Bronson sees Kopp as a key figure in unlocking the potential in both the bike and himself. Kopp has been widely praised by both the riders he’s worked with and the riders opposed to the riders he’s worked with. Even with just two races under their belt together, Bauman can already understand why.

“I might be complaining about the racebike a little bit, and Joe will be like, 'We can make the bike better, but you also just have to ride it as well.' Most riders don't take that too well, but for me, I'm okay with that. If I'm not doing that great on a day, I'm okay hearing 'You just need to pick it up.'

That was the case at Texas. I was struggling with the track, but Joe was like, 'Hey, everyone else has to ride it, and you've got to as well.'

“He's very smart when it comes to racecraft and on motorcycle set-up, which is huge. Last year, it was me and Dave Atherton, and I usually made the calls on the motorcycle. It was fine and dandy, and we had speed at certain times, but it's nice to have that accountability where if Joe says this is gonna work, it's gonna work.”

Their continued progress is certain to be carefully monitored by the sport’s legions of Harley-Davidson fans, who both hope to see the brand enjoy some immediate success and, ideally, reclaim its former glory in the not-too-distant future. The Volusia podium is a nice start, but it's just that – a start – for a fanbase that had grown accustomed to dominance and is now starved for victory.

Bauman understands those desires but, at the same time, can’t worry about what’s beyond his control as he looks to the season ahead.

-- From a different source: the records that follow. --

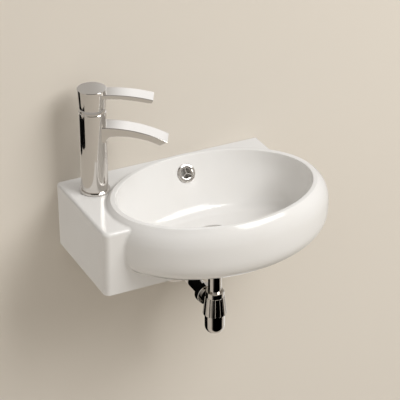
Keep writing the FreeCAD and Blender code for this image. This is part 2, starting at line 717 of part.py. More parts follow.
def ports(height, z):
    """The hot, cold and mixed water ways."""
    return [on_circle("port_radius", height, z, "port_circle", degrees) for degrees in (60, -60, 180)]


def outlet_block(name, width, length, foot, top):
    """A block square to the slanted outlet face of the spout, its depth counted into the spout."""
    body = padded(name, "XZ_Plane", width, (f"-({length}) / 2", foot), (f"({length}) / 2", foot),
                  (f"({length}) / 2", top), (f"-({length}) / 2", top))
    return place(body, "outlet_x", "0", "outlet_z", Y_AXIS, "-outlet_slant")


def arch(crown, crown_reach, radius, x):
    """Height of an arch at a distance from the tap's axis."""
    return f"({crown} - {radius} + sqrt(({radius}) ^ 2 - (({x}) - {crown_reach}) ^ 2))"


def make_tap_body():
    """The cast body with its arched spout, cartridge chamber and threaded inlets."""
    groove = "body_radius - 0.6"
    thread = "nut_thread + fit_gap"
    column = turned("tap_column", ("0", "base_ring_height"), (groove, "base_ring_height"),
                    (groove, "base_ring_height + 0.7"), ("body_radius", "base_ring_height + 1.1"),
                    ("body_radius", "body_height - 0.6"), ("body_radius - 0.6", "body_height"),
                    ("0", "body_height"))
    chamber = turned("tap_chamber", ("0", "chamber_floor"), ("chamber_radius", "chamber_floor"),
                     ("chamber_radius", "shoulder_z - 2"), (thread, "shoulder_z - 2"),
                     (thread, "body_height + 1"), ("0", "body_height + 1"))
    inner = "body_radius - spout_inset"
    neck = "spout_throat_reach - spout_root"
    neck_z = arch("spout_throat", "spout_throat_reach", "spout_under_radius", neck)
    foot_z = neck_z + " - (" + neck + " - body_radius - 0.5)"
    spout = padded("tap_spout", "XZ_Plane", "spout_width", (inner, foot_z),
                   (inner, arch("spout_crown", "spout_crown_reach", "spout_top_radius", inner),
                    "spout_top_radius", 1),
                   ("spout_reach", "spout_tip_z"),
                   ("spout_heel_x", "spout_heel_z", "spout_under_radius", -1),
                   (neck, neck_z, neck + " - body_radius - 0.5", -1),
                   ("body_radius + 0.5", foot_z))
    side = value("spout_width / 2")
    start = value("body_radius + 1")
    round_edges(spout, "spout_edge", lambda at, edge: abs(abs(at.y) - side) < 0.01 and at.x > start)
    inlets = [on_circle("inlet_radius", "inlet_depth", "base_ring_height", "inlet_circle", degrees)
              for degrees in (60, -60)]
    stud_hole = on_circle("stud_radius + fit_gap", "stud_grip", "base_ring_height", "inlet_circle", 180)
    ways = ports("chamber_floor", "base_ring_height + inlet_depth - 1")[:2]
    recess = outlet_block("outlet_recess", "aerator_width + 2 * fit_gap", "aerator_length + 2 * fit_gap",
                          "-3", "aerator_depth + aerator_set")
    keep(on_tap(cut(fuse(column, spout), chamber, recess, stud_hole, *inlets, *ways)), "tap_body")


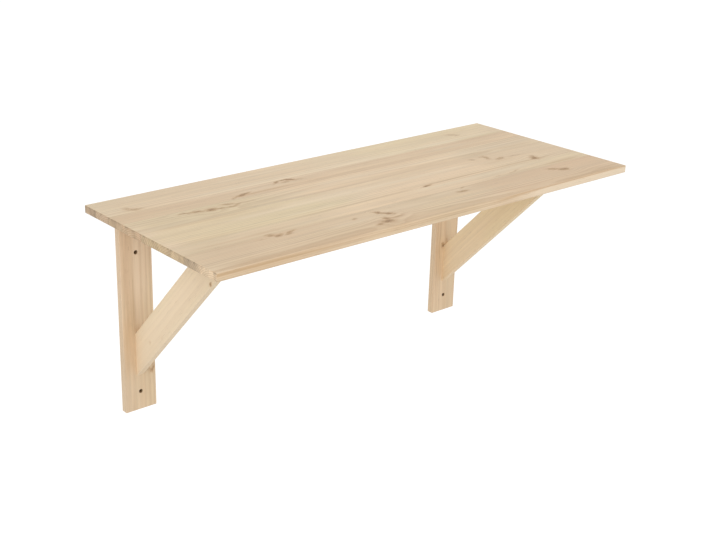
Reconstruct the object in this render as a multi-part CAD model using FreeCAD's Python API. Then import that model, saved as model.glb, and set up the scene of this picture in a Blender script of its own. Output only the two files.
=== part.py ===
import FreeCAD
import Part
import math
import os

# Wall-mounted pine table: a top of edge-glued staves, carried by two fixed brackets. Each bracket is
# an upright board screwed flat to the wall and a diagonal brace, mitred to the upright and the top.
# Millimetres. X runs along the top, Z is up, the wall is the plane y = 0 and the table reaches
# towards -Y. The origin is on the wall, at the centre of the four wall-screw holes.

# The top
top_length = 1200.0
top_depth = 500.0
top_thickness = 18.0
top_edge_radius = 2.0
# Depth of each stave from the wall to the front, as shares of the top's depth
stave_depth_shares = (0.206, 0.111, 0.148, 0.215, 0.097, 0.223)

# The upright boards
upright_width = 82.0
upright_thickness = 18.0
upright_length = 500.0
upright_edge_radius = 1.5
# From the end of the top to the upright's outer edge
upright_inset = 70.0

# The countersunk holes for the wall screws
wall_hole_diameter = 6.0
wall_countersink_diameter = 11.0
# From the upright's top end, and from its foot
upper_hole_drop = 110.0
lower_hole_rise = 46.0

# The diagonal braces
brace_width = 74.0
brace_thickness = 18.0
brace_edge_radius = 1.5
# From the upright's foot to the brace's lowest corner
brace_foot_rise = 88.0
# From the top's front edge to the brace's tip
brace_tip_setback = 86.0

# The dowels that join uprights and braces to the top
dowel_diameter = 8.0
dowel_length = 40.0
dowel_depth_in_top = 12.0
dowel_side_clearance = 0.1
dowel_end_clearance = 1.0
upright_dowel_spacing = 44.0
# Place along the brace's head, from its back end to its tip
head_dowel_share = 0.45

# The screws from behind the upright into the brace's foot
screw_length = 50.0
screw_diameter = 4.5
screw_head_diameter = 8.8
screw_tip_length = 7.0
screw_sinking = 0.3
screw_clearance = 0.05
drive_span = 4.6
drive_width = 1.1
drive_depth = 1.8
# Places up the brace's foot, from its lowest corner
foot_screw_shares = (0.44, 0.82)

# How far a cutting body runs past the face that it opens
cut_overrun = 1.0

# Heights and places worked out from the sizes above
wall_hole_height = (upright_length - upper_hole_drop - lower_hole_rise) / 2
underside_z = wall_hole_height + upper_hole_drop
foot_z = underside_z - upright_length
bracket_offset = top_length / 2 - upright_inset - upright_width / 2
brace_drop = upright_length - brace_foot_rise
brace_reach = top_depth - brace_tip_setback - upright_thickness
brace_angle = math.atan2(brace_drop, brace_reach)
head_length = brace_width / math.sin(brace_angle)
foot_length = brace_width / math.cos(brace_angle)
tip_y = brace_tip_setback - top_depth
brace_foot_z = foot_z + brace_foot_rise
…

“Of course, I hear the people in the background saying, 'Let's bring Harley back to the front,' and then after Volusia, 'Harley's making a comeback...' Well, hold on guys. I'm just focused on my job. Yeah, I'd love to bring Harley to the front again and have that great Cinderella story. But all I can do is focus on going to the track and having as much fun as possible and doing the best we can that day.”